除小说之外,每天还会刊登一框豆腐体的十四行诗,由于是当时名诗人力匡首启其端,所以又称为“力匡体”,一时蔚为风气,很多本地诗人如白岩、黎春、忧草、孟沙、死鬼端木虹等,群起仿效,刊登了不少诗作。〈商余〉又设有一旧诗方块,发表旧诗人的作品。我的老师王光国先生,偶有诗作刊出,在校内传诵一时。提起王老师,当年福建举办全省对联比赛,他以一联“文非自我落窠臼,句但惊人无古今”,勇夺亚军。老师的这一得意之作,作为学生的,与有荣焉,自是百提不厌。

〈商余〉1946年创刊

后来进了《商报》,陆续翻查资料,才知道〈商余〉在1946年创刊,首任主编为杂文家风人(邱衡近),物以类聚,当时〈商余〉是以针砭时弊的杂文挂帅。风人之后是彭松涛接棒,我开始读〈商余〉时,编者应是李微尘(1956-1958),是他一手把〈商余〉的风格彻底改变,直到他被李光耀挖角为止。洪叔谦接手时,才把〈商余〉的风格导回原状。此后的编者是薛残白和黎省吾;那时已进入70年代,马、新商报的副刊开始分家。

新加坡版的〈商余〉,创刊以来,延揽的大牌作家众多,如港、新的易君左、曹聚仁、李辉英、葛里哥、连士升、冯列山、金榜居士(吴绍葆)、伍岔、姚紫等,大马则有萧遥天、向夏、山东佬等人,还有不少年轻的作者,一时百花齐放、百鸟争鸣,像连士升的“海滨寄简”专栏,还有一些文坛掌故和回忆录连载,都很叫座。

《商报》的金字招牌

世事就是如此,我从没想到,我和〈商余〉的情谊,不仅是作者的关系(未进《商报》前,我曾为〈商余〉写稿),还在柯金德之后,接编〈商余〉。柯兄是马来西亚版〈商余〉的第一任编者,我是第二任。此时的〈商余〉走的虽是综合路线,但仍以杂文为主,几乎大马的著名作家如:韦晕、杰伦、孟沙、笔抗、看看、年红、碧澄、清强、施远、马汉(莫理)等等,都是〈商余〉的座上贵宾。正是有这些闪亮的名字支撑,〈商余〉才能历久不衰。

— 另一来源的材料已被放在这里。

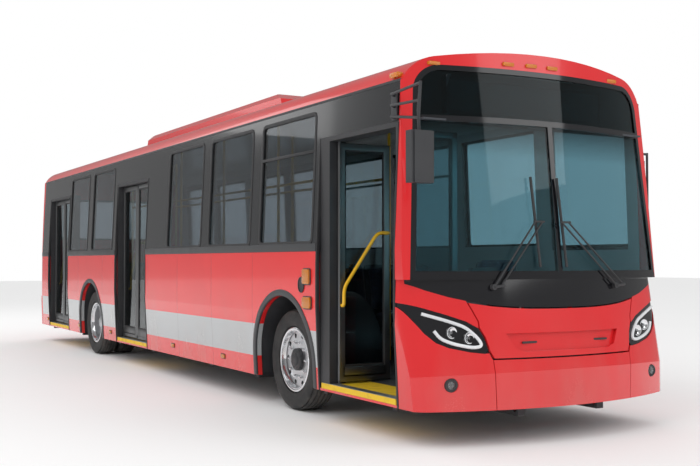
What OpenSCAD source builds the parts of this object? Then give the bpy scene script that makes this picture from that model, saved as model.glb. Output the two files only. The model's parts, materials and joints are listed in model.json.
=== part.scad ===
// City bus, two axles, three doors on the right-hand side.
// Millimetres. +Z up, the bus faces -Y, its doors are on the -X side.
// Origin: on the ground under the middle of the overall box.

/* [Overall] */
// Width of the body at the belt line
body_w = 2600; // [2400:10:2700]
// Distance between the front and rear wheel centres
wheelbase = 6510; // [6200:10:7800]
// Foremost point of the bumper to the front wheel centre
front_overhang = 2470; // [2400:10:2700]
// Rear wheel centre to the rearmost point
rear_overhang = 3270; // [3150:10:3700]
// Height of the side skirt's lower edge over the ground
skirt_z = 270; // [220:5:320]
// Height of the joint between painted side and window band
belt_z = 1460; // [1350:10:1550]
// Height of the joint between window band and roof
cove_z = 2757; // [2500:5:3000]
// Thickness of the side walls, roof and end walls
wall = 60; // [40:5:80]

/* [Body section] */
// How far the skirt's lower edge stands in from the belt
skirt_in = 35; // [0:5:60]
// Height where the skirt becomes upright
skirt_bend_z = 900; // [700:10:1100]
// How far the window band leans in at its top
cove_in = 56; // [0:2:90]
// Radius of the roof's long edges
roof_edge_r = 330; // [200:10:450]
// Radius of the roof's crown
roof_crown_r = 6500; // [4000:100:9000]
// Widest half width of the roof over the cove, short of the belt by
roof_in = 38; // [20:2:60]

/* [Nose] */
// Radius of the bumper in plan
bumper_r = 3060; // [2600:20:3600]
// Radius of the bumper's corners in plan
bumper_corner_r = 220; // [120:10:300]
// Radius of the windscreen in plan
screen_r = 3600; // [3000:50:4500]
// Radius of the corner posts in plan
post_r = 90; // [40:5:140]
// Lean of the service lid
lid_lean = 10.5; // [5:0.5:14]
// Lean of the windscreen
screen_lean = 6; // [3:0.5:9]
// Height where the lid's lean starts
lean_z = 550; // [450:10:640]
// Height of the windscreen's lower rubber
screen_z = 1237; // [1150:1:1300]
// Height of the glass's lower edge
glass_z0 = 1300; // [1260:5:1350]
// Height of the bar between windscreen and sign glass
sign_bar_z = 2440; // [2300:10:2500]
// Height of that bar itself
sign_bar_h = 46; // [30:2:80]
// Height of the sign glass's upper edge
sign_top_z = 2880; // [2750:5:2920]
// Width of the centre bar
divider_w = 44; // [30:2:60]
// Width of the rubber round the front glass
rubber_w = 42; // [25:1:60]
// Half width of the front glass opening at its foot
screen_half = 1262; // [1200:2:1275]
// Radius of the opening's upper corners
screen_top_r = 220; // [120:10:300]
// Height of the black panel's lower edge at the centre
panel_z = 1020; // [980:5:1060]
// Rise of that edge towards the sides
panel_rise = 170; // [100:5:200]
// Half width where the rise is measured
panel_half = 1230; // [1150:10:1260]
// Height of the joint between lid and bumper at the centre
bumper_top_z = 640; // [600:5:680]
// Gap at the joints between body panels
seam = 6; // [5:0.5:10]
// Gap round the service lid, which swings
lid_gap = 11; // [8:0.5:14]
// Thickness of the service lid and of the black panel over it
lid_t = 25; // [18:1:26]
panel_t = 20; // [12:1:22]
// Height of the lid's hinge axis, and its depth behind the face at the middle
lid_axis_z = 1190; // [1170:1:1205]
lid_axis_in = 50; // [48:1:56]
// Half distance of the lid's two hinge arms
lid_arm_x = 250; // [200:10:280]
// Half width of the bumper's middle piece
bumper_mid = 665; // [600:5:720]
// Distance of the front door's opening behind the foremost point
door_setback = 512; // [480:1:600]

// How far the corner posts' plan stands outside the section
post_out = 12; // [5:1:30]

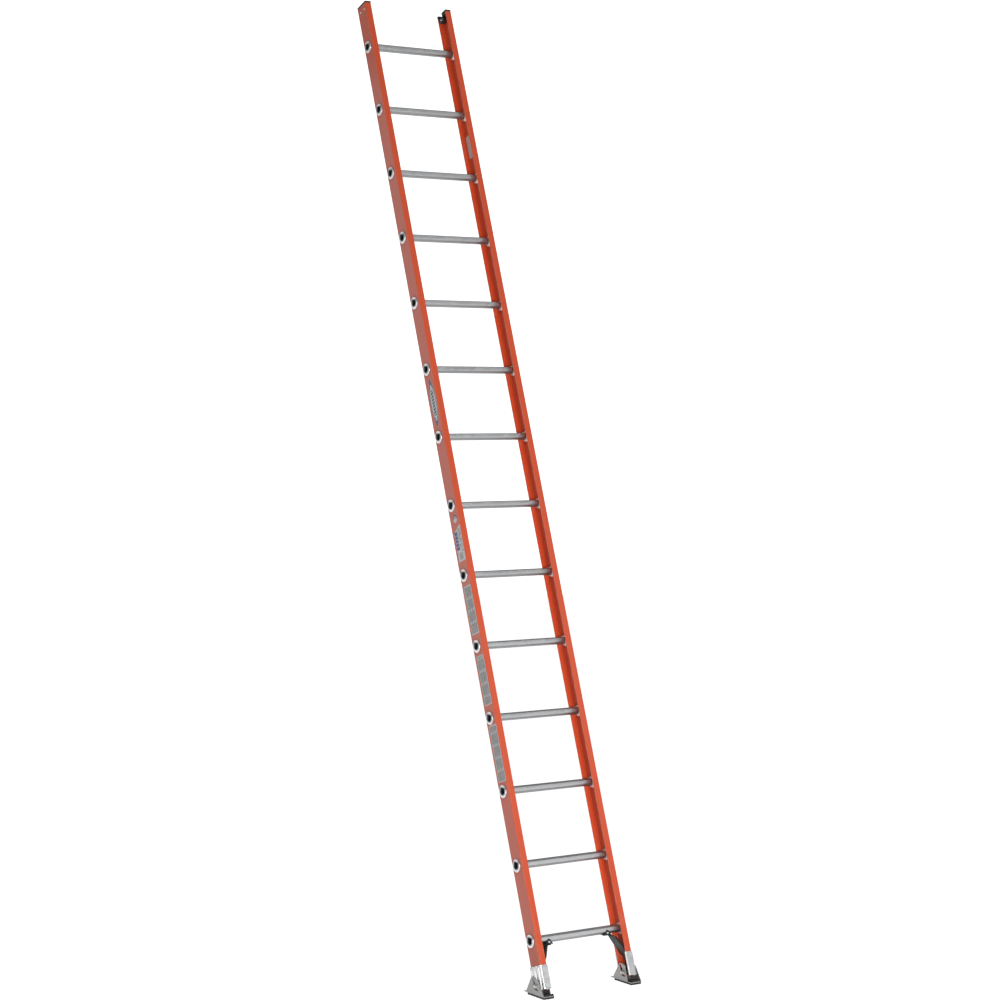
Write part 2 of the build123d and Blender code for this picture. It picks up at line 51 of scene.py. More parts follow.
# ---- Rails ----
# Two channels of pultruded fibreglass: glass rovings and a fine surface veil pulled through a die in
# orange resin. They keep faint streaks along their length, a soft gloss, and scuffs on the flanges.
lean = math.radians(18)
half_width = 0.2215                 # to the outside of a web
rail_depth = 0.0762
flange_width = 0.0286
web_thickness = 0.0045
flange_thickness = 0.0048
bolt_corners = [corner for name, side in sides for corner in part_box(f"{name}_pivot_bolt")]
pivot_middle = sum(bolt_corners, Vector()) / len(bolt_corners)
along_rails = Matrix.Translation(pivot_middle) @ Matrix.Rotation(-lean, 4, "X")
orange = (0.80, 0.088, 0.026)


def on_rails(across, depth, height):
    """A place given across the ladder, through the rail from front to back, and up it from the pivots."""
    return along_rails @ Vector((across, depth, height))


def tint(colour, gain=1.0):
    """A colour socket's four numbers, lighter or darker by the gain."""
    return (*[min(1.0, part * gain) for part in colour], 1.0)


class Flow:
    """A number that comes out of a shader node and can stand in a sum."""

    def __init__(self, finish, socket):
        self.finish = finish
        self.socket = socket

    def worked(self, operation, first, second=0.0):
        return self.finish.node("Math", {"operation": operation}, {0: first, 1: second})

    def __add__(self, other):
        return self.worked("ADD", self, other)

    __radd__ = __add__

    def __sub__(self, other):
        return self.worked("SUBTRACT", self, other)

    def __rsub__(self, other):
        return self.worked("SUBTRACT", other, self)

    def __mul__(self, other):
        return self.worked("MULTIPLY", self, other)

    __rmul__ = __mul__

    def __truediv__(self, other):
        return self.worked("DIVIDE", self, other)

    def __rtruediv__(self, other):
        return self.worked("DIVIDE", other, self)

    def __gt__(self, other):
        return self.worked("GREATER_THAN", self, other)

    def __lt__(self, other):
        return self.worked("LESS_THAN", self, other)

    def __abs__(self):
        return self.worked("ABSOLUTE", self)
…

无庸讳言,〈商余〉不但是《商报》的长命副刊,也是《商报》的金字招牌。数十年来,《商报》众多副刊,老的寿终正寝,旧的被新的取代,只有〈商余〉的光芒,至今仍劲射四方。我说缘在今生,是比喻事物总有终结的一天,也许,我和〈商余〉的情缘,在今生尽了之后,〈商余〉也可能不复存在。不过,我依然希望,在〈商余〉有生之年,人无论报里报外,都要多加爱护。